--- BEGIN DATA FOR PROCESSING ---
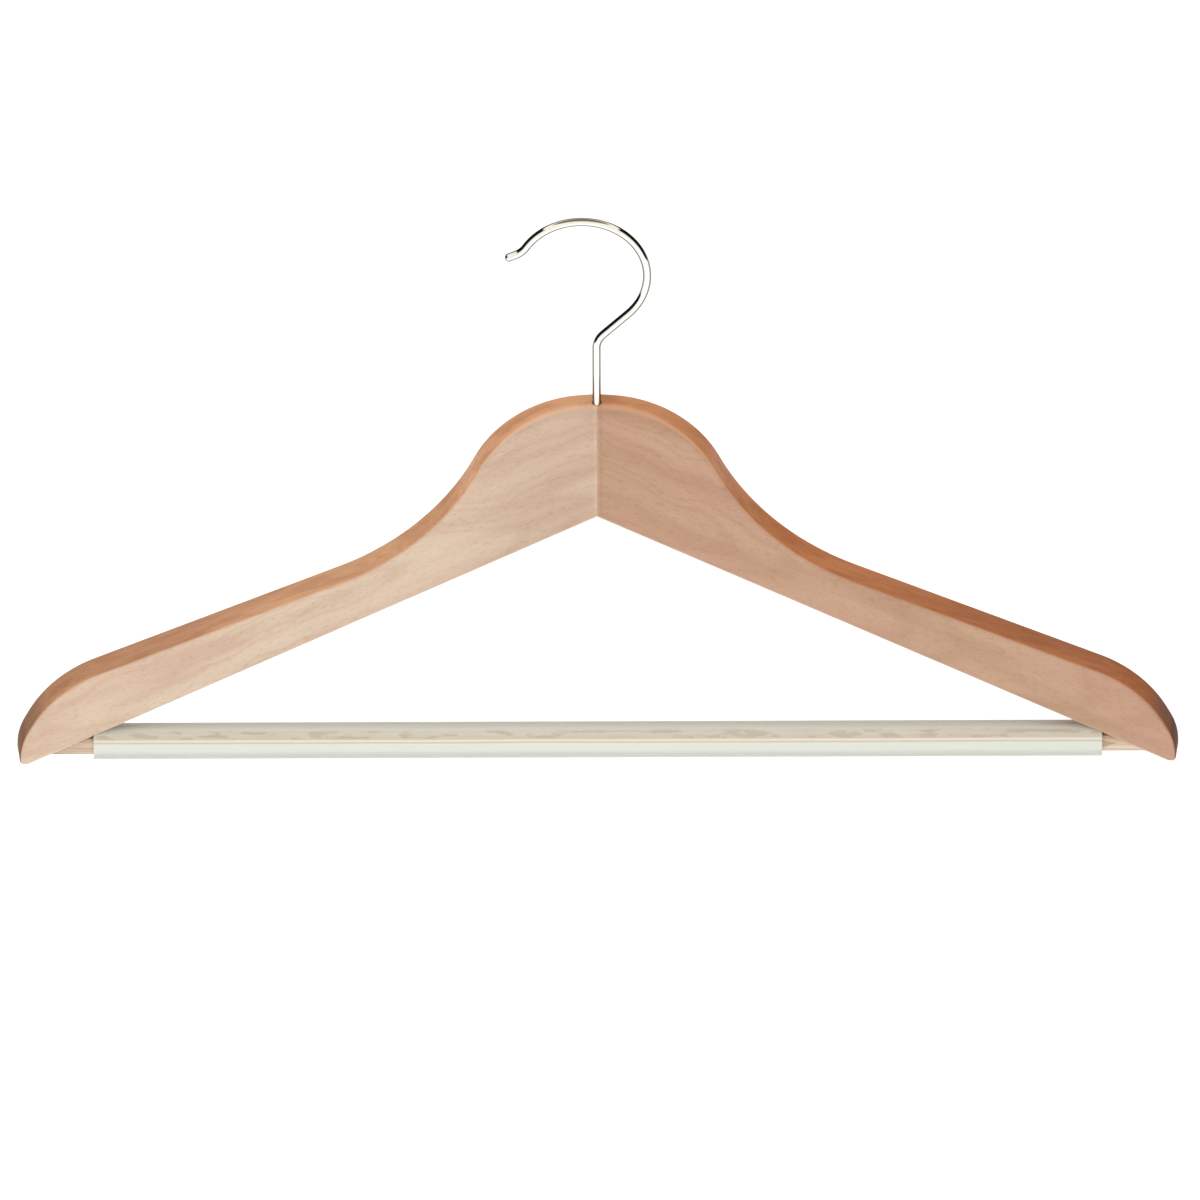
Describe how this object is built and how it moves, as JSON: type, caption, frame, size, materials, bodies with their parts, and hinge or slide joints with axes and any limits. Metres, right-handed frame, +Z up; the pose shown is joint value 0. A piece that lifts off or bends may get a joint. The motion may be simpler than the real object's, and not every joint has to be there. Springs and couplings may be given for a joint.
{
  "type": "clothes hanger",
  "caption": "Wooden shoulder hanger with a swivelling wire hook and a round trouser bar in a clear anti-slip sleeve.",
  "frame": {"origin": "half way along the hanger, half way through its depth, level with the lowest line of the bar sleeve", "axes": "+X along the hanger to its right arm as seen from the front, -Y to the front (the side the arm tips lean to), +Z up to the hook"},
  "size_m": [0.4452, 0.0357, 0.2342],
  "materials": {
    "left_beech": "thin clear satin lacquer on pale beech",
    "right_beech": "thin clear satin lacquer on redder beech",
    "joint_beech": "bare beech, hidden in the joint",
    "bar_beech": "bare sanded beech dowel",
    "hook_chrome": "bright plated wire",
    "brad_steel": "plain steel",
    "clear_vinyl": "clear, faintly green, glossy soft vinyl"
  },
  "bodies": {
    "frame": {"left_arm": "left_beech", "right_arm": "right_beech", "joint_dowel_upper": "joint_beech", "joint_dowel_lower": "joint_beech", "hook_lock_pin": "brad_steel", "trouser_bar": "bar_beech", "bar_pin_left": "brad_steel", "bar_pin_right": "brad_steel"},
    "hook": {"hook": "hook_chrome"},
    "sleeve": {"bar_sleeve": "clear_vinyl"}
  },
  "joints": [
    {"name": "hook_swivel", "type": "hinge", "parent": "frame", "child": "hook", "pos_m": [0, 0.01164, 0.149], "axis": [0, 0, 1], "continuous": true},
    {"name": "sleeve_roll", "type": "hinge", "parent": "frame", "child": "sleeve", "pos_m": [0, -0.01042, 0.007], "axis": [1, 0, 0], "continuous": true}
  ]
}
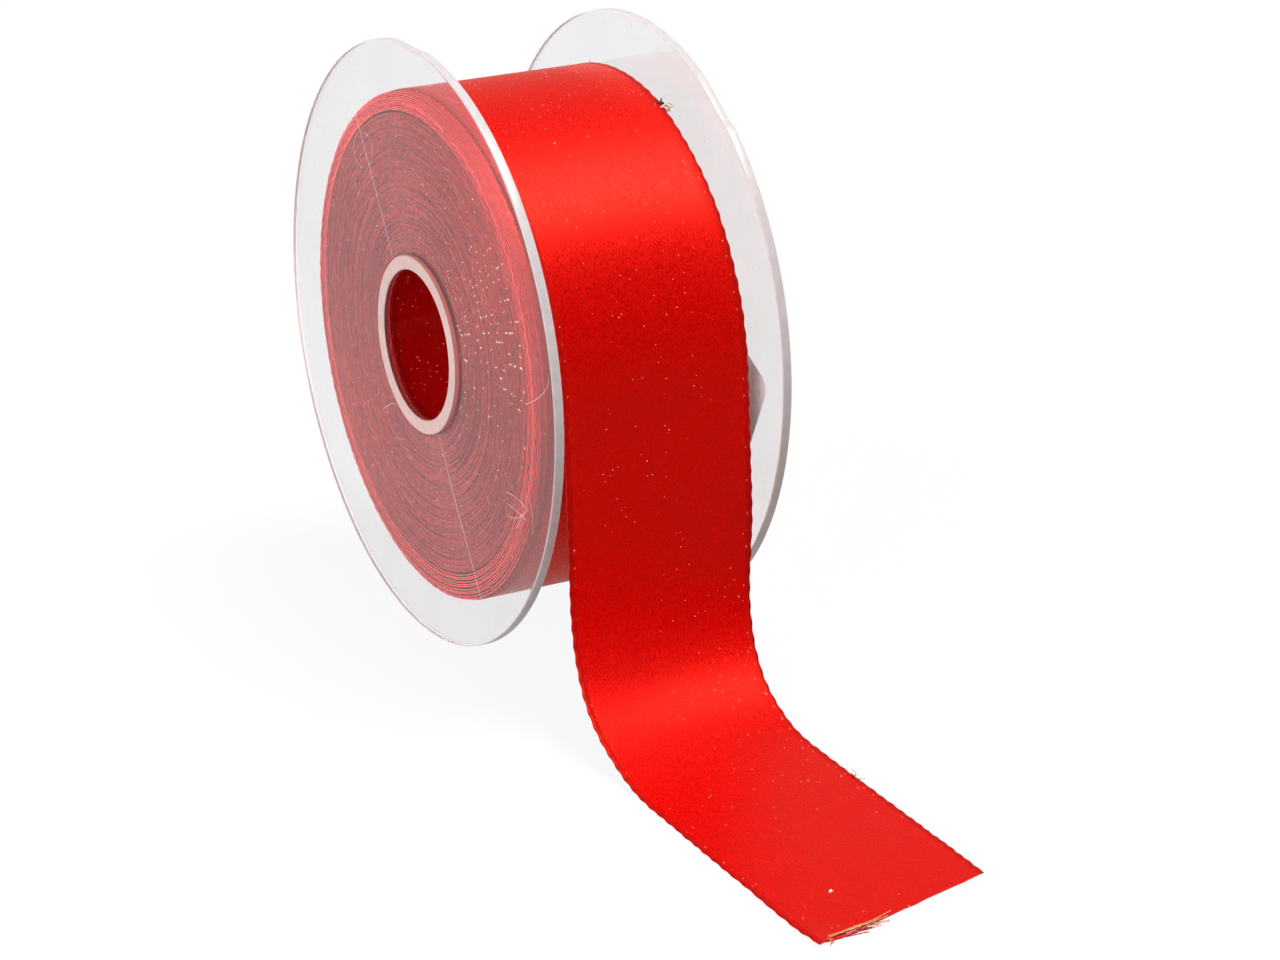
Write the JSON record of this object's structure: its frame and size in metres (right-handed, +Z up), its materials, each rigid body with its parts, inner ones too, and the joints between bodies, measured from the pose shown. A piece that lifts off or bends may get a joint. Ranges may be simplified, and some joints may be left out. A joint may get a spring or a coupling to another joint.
{
  "type": "ribbon spool",
  "caption": "Clear plastic spool of wide red satin ribbon, standing on its rims with the free end hanging down and lying on the table. The spool turns as ribbon is drawn off.",
  "frame": {"origin": "centre of the bore, halfway between the outer faces of the two discs", "axes": "+Y along the bore from the near disc to the far disc, +Z up, +X the side on which the free end of the ribbon hangs down to the table"},
  "size_m": [0.2184, 0.0515, 0.123],
  "materials": {
    "clear_plastic": "clear polystyrene, glossy, with fine scratches",
    "satin": "satin weave with a bright sheen, woven edges",
    "label_paper": "matte white sticker",
    "tape": "matte adhesive tape"
  },
  "bodies": {
    "ribbon_end": {"outer_turns": "satin", "ribbon_tail": "satin"},
    "spool": {"near_flange": "clear_plastic", "far_flange": "clear_plastic", "core_tube": "clear_plastic", "start_tape": "tape", "ribbon_roll": "satin", "label": "label_paper"}
  },
  "joints": [
    {"name": "spool_turn", "type": "hinge", "parent": "ribbon_end", "child": "spool", "pos_m": [0, 0, 0], "axis": [0, 1, 0], "continuous": true}
  ]
}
--- END DATA FOR PROCESSING ---
* **WHAT IS EXPECTED**
Copy out each record exactly as given, omitting none.

* **SOLUTION FOR THIS EXERCISE**
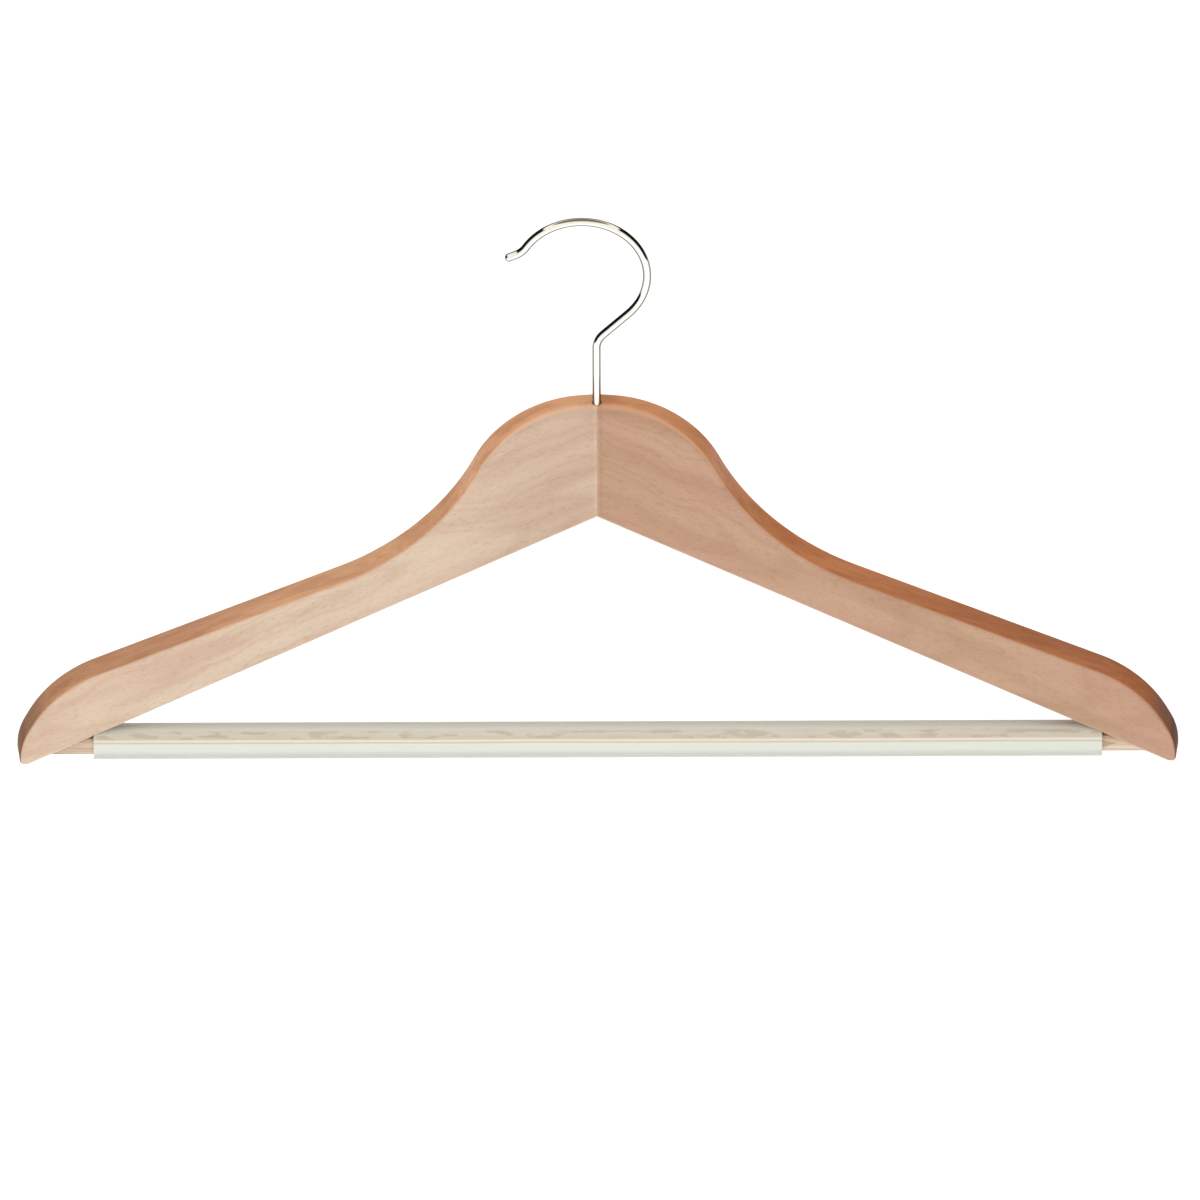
Describe how this object is built and how it moves, as JSON: type, caption, frame, size, materials, bodies with their parts, and hinge or slide joints with axes and any limits. Metres, right-handed frame, +Z up; the pose shown is joint value 0. A piece that lifts off or bends may get a joint. The motion may be simpler than the real object's, and not every joint has to be there. Springs and couplings may be given for a joint.
{
  "type": "clothes hanger",
  "caption": "Wooden shoulder hanger with a swivelling wire hook and a round trouser bar in a clear anti-slip sleeve.",
  "frame": {"origin": "half way along the hanger, half way through its depth, level with the lowest line of the bar sleeve", "axes": "+X along the hanger to its right arm as seen from the front, -Y to the front (the side the arm tips lean to), +Z up to the hook"},
  "size_m": [0.4452, 0.0357, 0.2342],
  "materials": {
    "left_beech": "thin clear satin lacquer on pale beech",
    "right_beech": "thin clear satin lacquer on redder beech",
    "joint_beech": "bare beech, hidden in the joint",
    "bar_beech": "bare sanded beech dowel",
    "hook_chrome": "bright plated wire",
    "brad_steel": "plain steel",
    "clear_vinyl": "clear, faintly green, glossy soft vinyl"
  },
  "bodies": {
    "frame": {"left_arm": "left_beech", "right_arm": "right_beech", "joint_dowel_upper": "joint_beech", "joint_dowel_lower": "joint_beech", "hook_lock_pin": "brad_steel", "trouser_bar": "bar_beech", "bar_pin_left": "brad_steel", "bar_pin_right": "brad_steel"},
    "hook": {"hook": "hook_chrome"},
    "sleeve": {"bar_sleeve": "clear_vinyl"}
  },
  "joints": [
    {"name": "hook_swivel", "type": "hinge", "parent": "frame", "child": "hook", "pos_m": [0, 0.01164, 0.149], "axis": [0, 0, 1], "continuous": true},
    {"name": "sleeve_roll", "type": "hinge", "parent": "frame", "child": "sleeve", "pos_m": [0, -0.01042, 0.007], "axis": [1, 0, 0], "continuous": true}
  ]
}
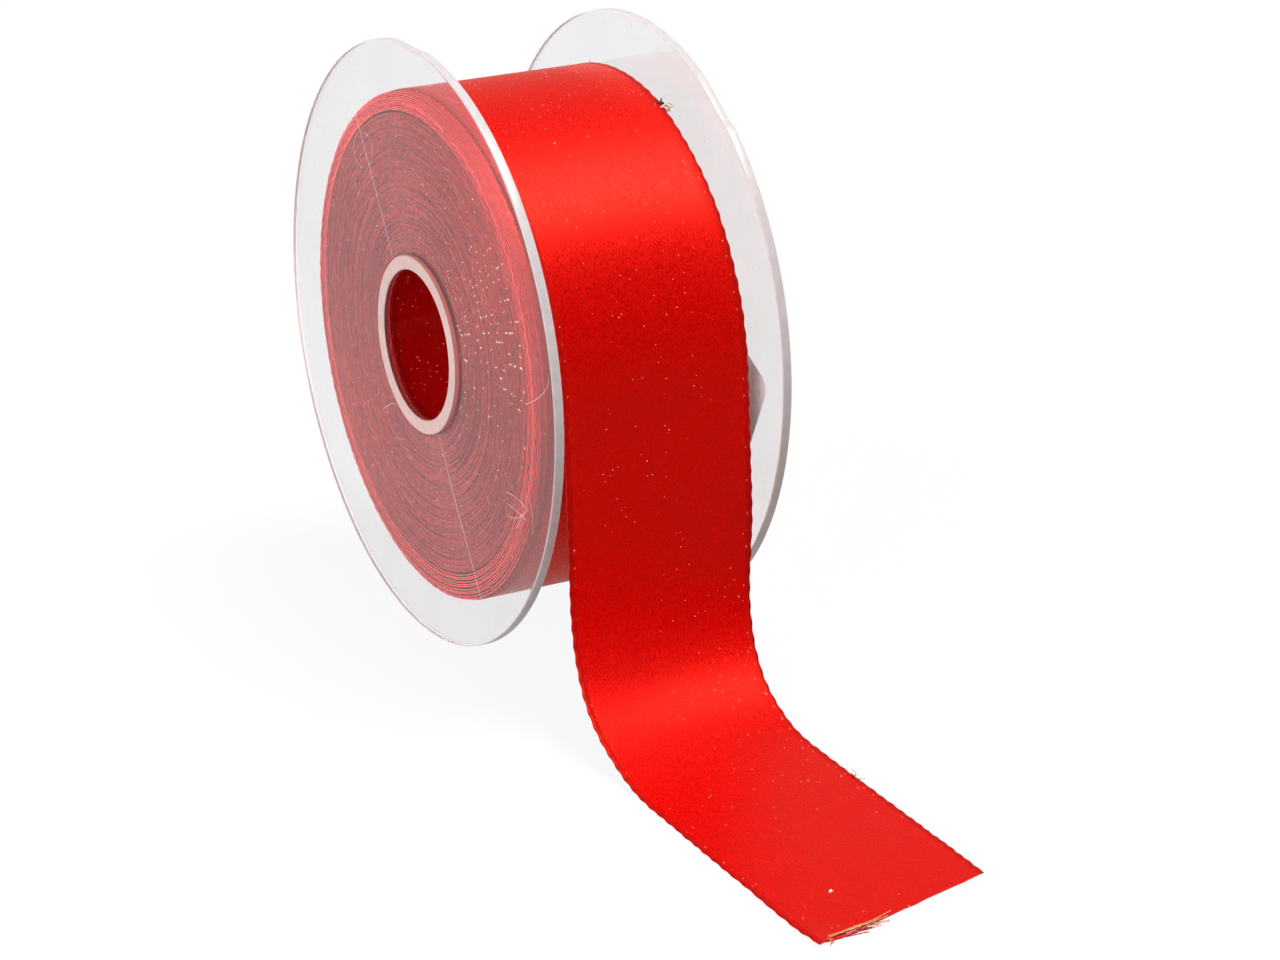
Write the JSON record of this object's structure: its frame and size in metres (right-handed, +Z up), its materials, each rigid body with its parts, inner ones too, and the joints between bodies, measured from the pose shown. A piece that lifts off or bends may get a joint. Ranges may be simplified, and some joints may be left out. A joint may get a spring or a coupling to another joint.
{
  "type": "ribbon spool",
  "caption": "Clear plastic spool of wide red satin ribbon, standing on its rims with the free end hanging down and lying on the table. The spool turns as ribbon is drawn off.",
  "frame": {"origin": "centre of the bore, halfway between the outer faces of the two discs", "axes": "+Y along the bore from the near disc to the far disc, +Z up, +X the side on which the free end of the ribbon hangs down to the table"},
  "size_m": [0.2184, 0.0515, 0.123],
  "materials": {
    "clear_plastic": "clear polystyrene, glossy, with fine scratches",
    "satin": "satin weave with a bright sheen, woven edges",
    "label_paper": "matte white sticker",
    "tape": "matte adhesive tape"
  },
  "bodies": {
    "ribbon_end": {"outer_turns": "satin", "ribbon_tail": "satin"},
    "spool": {"near_flange": "clear_plastic", "far_flange": "clear_plastic", "core_tube": "clear_plastic", "start_tape": "tape", "ribbon_roll": "satin", "label": "label_paper"}
  },
  "joints": [
    {"name": "spool_turn", "type": "hinge", "parent": "ribbon_end", "child": "spool", "pos_m": [0, 0, 0], "axis": [0, 1, 0], "continuous": true}
  ]
}